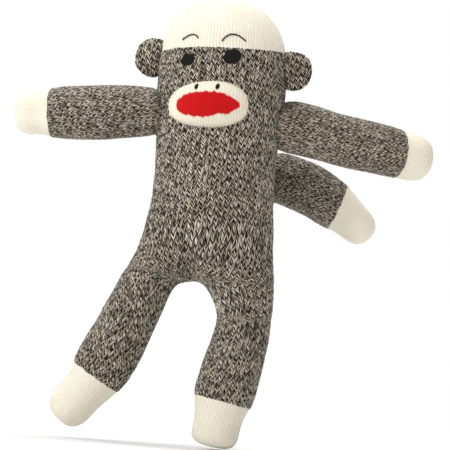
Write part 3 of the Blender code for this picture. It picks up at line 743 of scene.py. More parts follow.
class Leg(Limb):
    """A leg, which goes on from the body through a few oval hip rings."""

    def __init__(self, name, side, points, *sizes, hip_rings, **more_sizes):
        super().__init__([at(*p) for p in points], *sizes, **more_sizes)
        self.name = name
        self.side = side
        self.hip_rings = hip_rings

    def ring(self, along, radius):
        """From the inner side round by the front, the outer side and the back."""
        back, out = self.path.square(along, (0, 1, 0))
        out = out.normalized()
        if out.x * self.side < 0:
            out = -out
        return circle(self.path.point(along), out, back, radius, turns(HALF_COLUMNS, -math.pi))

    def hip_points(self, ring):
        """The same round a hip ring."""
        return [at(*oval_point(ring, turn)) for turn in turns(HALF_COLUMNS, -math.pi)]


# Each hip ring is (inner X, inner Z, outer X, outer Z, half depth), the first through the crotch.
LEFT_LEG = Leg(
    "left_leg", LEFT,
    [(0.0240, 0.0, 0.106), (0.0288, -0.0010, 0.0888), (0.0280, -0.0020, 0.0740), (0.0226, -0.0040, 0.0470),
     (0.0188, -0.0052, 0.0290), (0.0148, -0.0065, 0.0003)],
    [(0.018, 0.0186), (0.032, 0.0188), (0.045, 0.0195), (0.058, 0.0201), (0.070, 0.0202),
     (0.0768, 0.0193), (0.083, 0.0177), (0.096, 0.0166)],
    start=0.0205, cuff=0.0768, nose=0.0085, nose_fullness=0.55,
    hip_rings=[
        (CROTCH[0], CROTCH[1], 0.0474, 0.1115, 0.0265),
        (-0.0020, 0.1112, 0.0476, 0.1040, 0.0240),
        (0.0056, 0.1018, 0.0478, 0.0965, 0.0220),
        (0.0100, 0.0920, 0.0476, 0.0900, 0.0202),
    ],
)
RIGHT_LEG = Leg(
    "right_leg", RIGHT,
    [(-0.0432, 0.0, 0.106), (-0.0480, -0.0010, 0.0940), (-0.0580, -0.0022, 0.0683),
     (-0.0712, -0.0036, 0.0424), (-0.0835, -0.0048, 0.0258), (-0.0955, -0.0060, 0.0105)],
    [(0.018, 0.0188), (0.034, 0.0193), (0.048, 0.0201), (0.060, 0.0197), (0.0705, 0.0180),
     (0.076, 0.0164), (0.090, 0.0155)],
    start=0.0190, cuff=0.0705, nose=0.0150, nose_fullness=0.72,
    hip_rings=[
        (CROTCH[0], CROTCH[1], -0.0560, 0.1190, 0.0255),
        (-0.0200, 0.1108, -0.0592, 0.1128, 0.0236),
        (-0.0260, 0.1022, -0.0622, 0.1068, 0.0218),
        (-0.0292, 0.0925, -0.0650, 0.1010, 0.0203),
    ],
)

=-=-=

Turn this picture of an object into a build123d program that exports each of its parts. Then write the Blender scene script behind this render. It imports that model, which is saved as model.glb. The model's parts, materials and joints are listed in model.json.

=-=-=

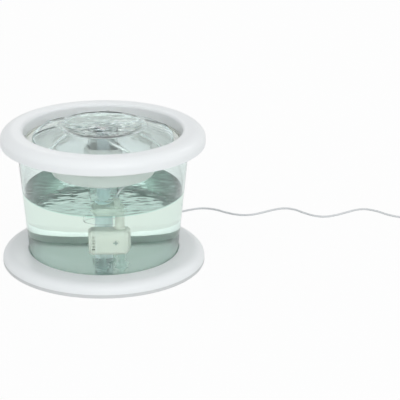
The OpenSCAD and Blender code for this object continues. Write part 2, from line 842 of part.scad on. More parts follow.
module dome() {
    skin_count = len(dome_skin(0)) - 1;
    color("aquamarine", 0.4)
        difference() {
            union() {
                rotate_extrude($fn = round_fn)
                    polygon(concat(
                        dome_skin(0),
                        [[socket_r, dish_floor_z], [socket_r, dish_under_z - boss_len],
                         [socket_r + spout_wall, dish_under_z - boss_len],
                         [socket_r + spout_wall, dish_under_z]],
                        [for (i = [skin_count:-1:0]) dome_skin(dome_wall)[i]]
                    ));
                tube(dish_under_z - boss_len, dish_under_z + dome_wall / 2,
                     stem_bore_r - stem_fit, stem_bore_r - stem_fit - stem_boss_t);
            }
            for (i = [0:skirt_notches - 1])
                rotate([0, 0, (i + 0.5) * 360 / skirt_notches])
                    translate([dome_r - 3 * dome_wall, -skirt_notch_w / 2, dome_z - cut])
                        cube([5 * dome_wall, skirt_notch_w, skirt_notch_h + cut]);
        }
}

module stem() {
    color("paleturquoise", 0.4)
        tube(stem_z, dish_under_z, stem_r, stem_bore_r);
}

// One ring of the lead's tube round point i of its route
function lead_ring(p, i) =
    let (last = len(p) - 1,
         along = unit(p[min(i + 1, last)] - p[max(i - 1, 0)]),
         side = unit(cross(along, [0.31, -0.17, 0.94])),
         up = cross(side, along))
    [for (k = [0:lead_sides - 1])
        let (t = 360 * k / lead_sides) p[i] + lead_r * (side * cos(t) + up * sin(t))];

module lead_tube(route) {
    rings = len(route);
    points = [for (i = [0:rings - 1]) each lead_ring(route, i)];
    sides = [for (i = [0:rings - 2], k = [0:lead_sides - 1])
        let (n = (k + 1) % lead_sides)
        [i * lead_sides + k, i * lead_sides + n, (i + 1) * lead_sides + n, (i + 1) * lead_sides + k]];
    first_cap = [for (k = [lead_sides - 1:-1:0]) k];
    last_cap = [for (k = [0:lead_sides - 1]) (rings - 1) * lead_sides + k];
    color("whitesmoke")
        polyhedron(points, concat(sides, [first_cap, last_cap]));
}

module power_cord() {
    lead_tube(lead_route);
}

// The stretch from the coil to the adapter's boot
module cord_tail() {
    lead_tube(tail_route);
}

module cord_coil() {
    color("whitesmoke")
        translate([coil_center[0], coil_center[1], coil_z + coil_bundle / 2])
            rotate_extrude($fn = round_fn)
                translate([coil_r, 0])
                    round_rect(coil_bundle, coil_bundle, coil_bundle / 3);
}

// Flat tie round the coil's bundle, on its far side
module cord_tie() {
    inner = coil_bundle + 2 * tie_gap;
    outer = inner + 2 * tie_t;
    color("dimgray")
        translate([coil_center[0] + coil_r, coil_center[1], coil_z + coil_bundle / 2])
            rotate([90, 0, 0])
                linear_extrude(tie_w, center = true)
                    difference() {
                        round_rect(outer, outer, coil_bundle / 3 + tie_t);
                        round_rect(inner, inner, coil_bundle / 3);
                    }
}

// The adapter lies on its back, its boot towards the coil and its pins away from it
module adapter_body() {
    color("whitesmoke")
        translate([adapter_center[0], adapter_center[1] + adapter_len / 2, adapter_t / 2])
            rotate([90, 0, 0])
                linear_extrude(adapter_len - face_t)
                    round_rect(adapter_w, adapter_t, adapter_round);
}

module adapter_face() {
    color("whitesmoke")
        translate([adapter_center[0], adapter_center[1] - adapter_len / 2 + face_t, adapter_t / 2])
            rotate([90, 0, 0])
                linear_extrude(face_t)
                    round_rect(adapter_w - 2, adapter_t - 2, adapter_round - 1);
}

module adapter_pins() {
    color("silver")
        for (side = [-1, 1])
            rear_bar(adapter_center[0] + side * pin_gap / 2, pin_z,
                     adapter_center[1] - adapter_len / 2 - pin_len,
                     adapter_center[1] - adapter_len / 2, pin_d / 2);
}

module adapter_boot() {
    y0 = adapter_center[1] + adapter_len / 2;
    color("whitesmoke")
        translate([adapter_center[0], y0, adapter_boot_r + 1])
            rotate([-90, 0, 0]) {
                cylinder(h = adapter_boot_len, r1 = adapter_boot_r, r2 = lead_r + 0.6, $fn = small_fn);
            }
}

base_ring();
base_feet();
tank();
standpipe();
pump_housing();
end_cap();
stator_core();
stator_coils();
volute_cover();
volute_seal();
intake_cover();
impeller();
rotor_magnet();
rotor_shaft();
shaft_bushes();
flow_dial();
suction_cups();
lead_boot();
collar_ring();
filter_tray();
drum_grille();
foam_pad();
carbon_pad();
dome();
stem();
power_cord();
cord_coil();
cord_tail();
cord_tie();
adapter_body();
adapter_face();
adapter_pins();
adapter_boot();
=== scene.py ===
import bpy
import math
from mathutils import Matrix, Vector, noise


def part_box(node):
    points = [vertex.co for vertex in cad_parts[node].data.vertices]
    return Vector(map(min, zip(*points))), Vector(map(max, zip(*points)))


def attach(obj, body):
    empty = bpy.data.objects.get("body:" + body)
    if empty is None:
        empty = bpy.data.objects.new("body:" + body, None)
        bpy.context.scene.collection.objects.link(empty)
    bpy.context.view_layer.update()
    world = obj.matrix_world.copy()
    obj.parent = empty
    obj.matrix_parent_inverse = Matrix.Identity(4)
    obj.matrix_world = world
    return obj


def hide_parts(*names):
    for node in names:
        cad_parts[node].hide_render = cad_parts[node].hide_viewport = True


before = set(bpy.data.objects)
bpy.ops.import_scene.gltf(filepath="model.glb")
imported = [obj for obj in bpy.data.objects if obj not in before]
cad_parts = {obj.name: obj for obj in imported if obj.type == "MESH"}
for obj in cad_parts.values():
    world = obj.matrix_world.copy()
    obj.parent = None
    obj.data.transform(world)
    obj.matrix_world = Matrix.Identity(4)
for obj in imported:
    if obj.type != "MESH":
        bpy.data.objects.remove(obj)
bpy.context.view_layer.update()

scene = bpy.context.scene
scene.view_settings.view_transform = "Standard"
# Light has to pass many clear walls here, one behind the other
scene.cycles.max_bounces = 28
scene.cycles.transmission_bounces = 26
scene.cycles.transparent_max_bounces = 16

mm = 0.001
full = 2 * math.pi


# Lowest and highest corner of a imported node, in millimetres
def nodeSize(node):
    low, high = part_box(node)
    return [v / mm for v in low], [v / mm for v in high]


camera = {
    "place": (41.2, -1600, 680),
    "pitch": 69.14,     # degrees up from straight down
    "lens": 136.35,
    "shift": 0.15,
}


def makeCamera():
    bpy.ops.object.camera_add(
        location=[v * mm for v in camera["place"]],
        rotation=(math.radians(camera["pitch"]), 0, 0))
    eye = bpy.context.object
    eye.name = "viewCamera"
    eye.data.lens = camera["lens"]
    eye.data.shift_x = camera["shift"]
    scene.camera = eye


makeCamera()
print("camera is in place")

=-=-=

=== Exercise requirements ===
Only the lines from the one containing "Write part 3" through the one containing "leg, which goes" are to be retyped, both boundary lines included, with no other material.

=== Written answer ===
Write part 3 of the Blender code for this picture. It picks up at line 743 of scene.py. More parts follow.
class Leg(Limb):
    """A leg, which goes on from the body through a few oval hip rings."""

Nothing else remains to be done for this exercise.